L'argument Acte I : Suzanne, dite Suzon a été recueillie tout enfant par Malicorne, directeur de cirque ambulant. Elle a 17 ans lorsque débute l'histoire et fait partie de la troupe du cirque Malicorne au même titre que Paillasse, le clown, Grand-Pingouin, l’Hercule et Marion, la lutteuse, ancienne femme de chambre devenue saltimbanque pour l'amour de son amant Grand-Pingouin.
Jolie comme un cœur, Suzon est courtisée par Paillasse, et même par l’Hercule qui se détache pour un temps de Marion. La jeune fille éprouve beaucoup d'amitié pour ses compagnons mais son jeune cœur n'a encore battu pour personne et elle temporise. Deux officiers tentent d'embrasser Suzon. Un troisième s'interpose et fait des excuses au nom de ses camarades. Il se nomme André de Langeac, il est lieutenant, il est séduisant et sympathique. Il n'en faut pas plus pour que Suzanne qui reçoit habituellement plus de coups et d'outrages que de marques de déférence, tombe amoureuse.

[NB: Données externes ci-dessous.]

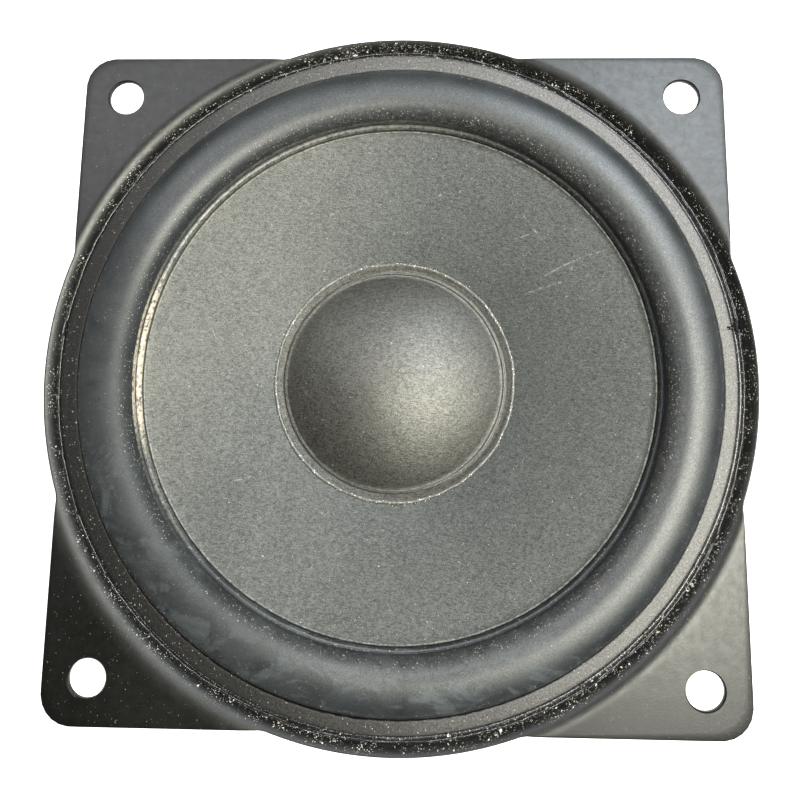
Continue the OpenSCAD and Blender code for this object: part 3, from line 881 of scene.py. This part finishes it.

André, de son côté, est attiré par la petite saltimbanque.
La parade bat son plein. Malicorne lève sa cravache sur Suzon qui repousse les avances d'un barbon. Grand-Pingouin et Paillasse s’interposent, corrigent Malicorne et prennent la fuite, en compagnie de Suzon et de Marion.
Acte II : Trois mois plus tard, les fugitifs arrivent à Bécanville (Normandie) où nous faisons la connaissance du Comte des Etiquettes et de Madame Bernardin qui passe, à tort ou à raison, pour avoir été ou être sa maîtresse. Le hasard aidant, tous nos personnages vont se retrouver à Bécanville : André, qui vient saluer le comte des Etiquettes, un ami de sa famille et Malicorne à la recherche des fuyards qui sont partis sans payer leur dédit. André et Suzanne se déclarent leur amour. Le comte se prend d'amitié pour la petite saltimbanque, paye le dédit et recueille les fugitifs.
Acte III : Le dénouement approche. Malicorne reconnaît en Mme Bernardin la personne qui lui confia jadis sa fille et le comte comprend que Suzon est son enfant. André épousera donc Suzanne tandis que Paillasse, le cœur meurtri, s'en ira tristement sur la route qui va... et qui n’en finit pas.